Yes, that's a total of 7 hours in the oven. This is a long, slow braise... resulting in the most tender pork imaginable (my hubby said it was as tender as prime rib - obviously it won't taste like prime rib, but you get the point).
Caution - make sure you have lots of yummy food prepared to feed your family while this is roasting because the smell is going to drive them bonkers all day long!
Here's what it will look like after 7 hours. Oh how I wish you could get a whiff - the onions are uber caramelized and the smell is utterly amazing!!
Remove the roast to a glass baking dish and allow it to cool before you wrap the dish well with plastic and put it in the fridge overnight.
By the way, removing a searing hot roast from a hot roasting pan can be difficult and dangerous so I like to use heavy duty turkey lifters (like these).
You want to reserve the onions and pan drippings separately in the fridge overnight too.
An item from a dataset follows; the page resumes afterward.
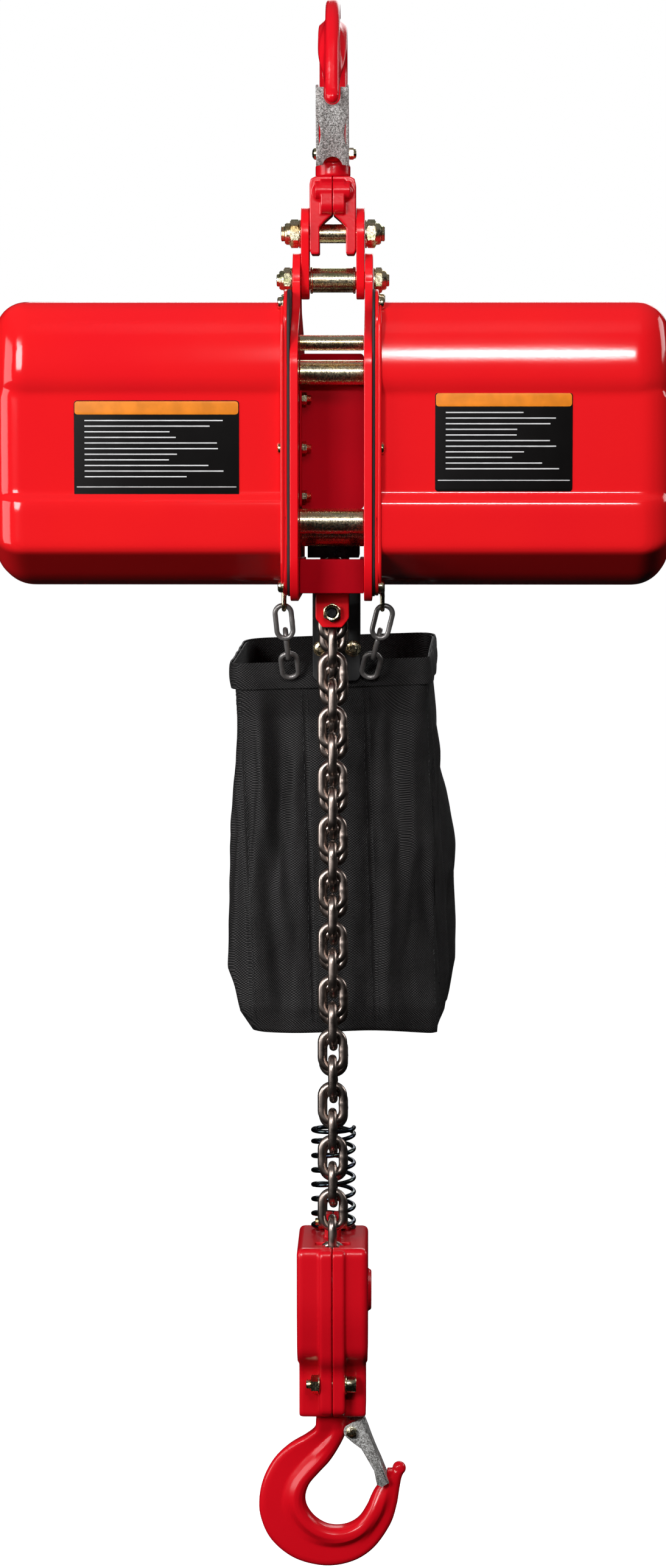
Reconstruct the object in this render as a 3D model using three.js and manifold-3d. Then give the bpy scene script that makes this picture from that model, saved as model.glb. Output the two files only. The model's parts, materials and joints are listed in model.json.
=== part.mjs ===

You should have about 1 1/2 cups of drippings (maybe 1 1/4 after you remove the fat). Add water to the drippings if you don't have enough.
About an hour before you want to serve this yummy roast, preheat your oven to 300F, remove the twine from your roast and start slicing it into 1/4-inch slices. This took no time using an electric knife.
"Shingle" the slices in a large casserole dish. Pour about 1/2 cup of the reserved pan drippings over the slices and cover with foil. Reheat for about 45 minutes. CI suggested preparing a gravy from the leftover drippings (recipe below), but I preferred the pan drippings straight from the pan.
Season individual servings with salt and pepper and enjoy!
I served this roast with mashed potatoes and oven roasted Brussels sprouts.
Old Fashioned Pork Roast
Makes enough to feed 10-12 hungry guests
6 pound boneless Boston Butt (aka pork shoulder)
3 cloves garlic, minced
2 teaspoons Kosher salt
2 teaspoons ground pepper
1 tablespoon chopped fresh sage
1 tablespoon chopped fresh rosemary
2 large red onions, sliced into 1-inch thick wedges
Olive oil (for roasting pan and possibly needed to coat onions)
1/2 cup reserved pan drippings
One day before you plan to serve the roast:
Preheat oven to 300F.
Tie roast well with kitchen twine and place it in a lightly oiled roasting pan.
Rub roast with mix of herbs and garlic and place in roasting pan.
Bake in preheated oven, uncovered, for 3 hours.
Remove roast from pan and add onions; toss with pan drippings (if there isn't enough fat in the pan, drizzle with a bit of olive oil and toss onions to coat).
Place roast on top of onions and return to oven, uncovered, for an additional 4 hours (check pan every hour to be sure the pan drippings don't evaporate - add 2 cups of water if necessary).
Remove the roast from the roasting pan and place it in a glass baking dish and allow it to cool before you wrap the dish well with plastic and put it in the fridge overnight.
Reserve the onions and pan drippings separately in the fridge overnight too. You should have about 1 1/2 cups of drippings (maybe 1 1/4 after you remove the fat). Add water to the drippings if you don't have enough.
The day you plan to serve the roast:
About an hour before you want to serve this yummy roast, preheat your oven to 300F,
Remove the twine from the roast and slice into 1/4-inch slices.
"Shingle" the slices in a large casserole dish.
Pour about 1/2 cup of the reserved pan drippings over the slices, cover with foil, and place in preheated oven for 45 minutes (CI suggested preparing a gravy from the leftover drippings (recipe below), but I preferred the pan drippings straight from the pan).
Season individual servings with salt and pepper and enjoy!
Sauce from the pan drippings
makes approximately 1 cup
remaining pan drippings (fat removed)
reserved roasted onions
2 tablespoons apple cider vinegar
1/4 cup apple jelly
1 cup apple cider
Heat in a saucepan over med-high heat for 15-20 minutes until reduced and thickened.
Strain onions and serve.
Note: this sauce recipe has a vinegary flavor that I wasn't very fond of. I much preferred the pan drippings straight from the roasting pan, but I might have liked it without the vinegar.
I also think that this recipe would be just fine without the sage and rosemary, so if you're in a hurry, or don't want to pay $6 for fresh herbs, feel free to make it using only garlic, salt, and pepper. Enjoy!